THE PARIS COLLECTION

Camel

 

Symphonic Prog

3.53 | 62 ratings

From Progarchives.com, the ultimate progressive rock music website

Pekka
4 stars I had some reservations about this album before buying it caused by these previous reviews and the facts that Andy doesn't sing a note and there aren't too many songs from Rajaz, but because I've pretty much decided to buy all the Camel stuff out there I had to get this one too at the risk of it being poor.

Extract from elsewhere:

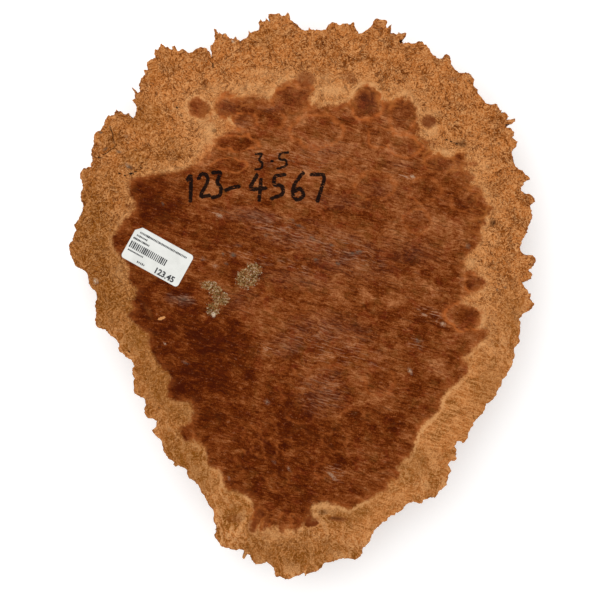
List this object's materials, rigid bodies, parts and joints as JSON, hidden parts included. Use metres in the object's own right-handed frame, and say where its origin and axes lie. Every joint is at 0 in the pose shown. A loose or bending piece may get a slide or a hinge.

The mailman dropped the record in a couple of days ago and I put it on when leaving to work that day, and ended up listening to it all day while working and travelling back. About nine hours and then once when I got home. Ice works as the opening piece surprisingly well, even though I've always pictured it as more of a set closer. It's a good version of one of the best Camel tracks, but I don't thing I've ever heard a bad one. Chord Change is another nice choice, and I still keep liking the song more and more after countless listens of the original version and now this one. Fingertips is treated with more of an acoustic approach which fits the song fantastically. Definitely one of the highlights of the album, as is the acoustic Slow Yourself Down (and the late night version too, which is probably the best version I've heard), which I'd heard before on Footage II dvd. For some reason I find the only Rajaz piece Sahara the least great one here. It's a very good song, but I would have rather heard for example the magnificent Lawrence or Three Wishes. A very good piece, but since we're given only one Rajaz song, the choice could have been better. One third of the setlist consisting Dust and Dreams material is a bit questionable especially since the tour wasn't in promotion of that album, but it's hard to whine about it when it works so well. Mother Road is a standard version of a very fine song, Little Rivers and Little Rose works really well, and then there is Hopeless Anger. I've always liked the song a lot, but listening to this version has lifted it to the very top of my favourite Camel tracks list (and the list is long by the way). Yesterday I listened to the original version, Never Let Go version and this version back to back, and I think this is the best one. I would have never believed that double bass drums can fit into a Camel song and make it better. I really like Denis Clement's drumming throughout the album, and this song is the high point of that. Lady Fantasy gets a great treatment too, maybe I have to do some comparison there too some day. One detail that has struck me is the way Guy LeBlanc takes off after singing "...I love you". What a great way to start the solo.

I was very pleasantly surprised with this one. The setlist could be better, but as I said, it's hard to whine when the existing songs are played so well. Colin Bass and Guy LeBlanc take very good care of Latimer's vocal parts, so no real harm done there. Some people might moan about some small playing mistakes, but I think they just add to the live feel. A very very good live album.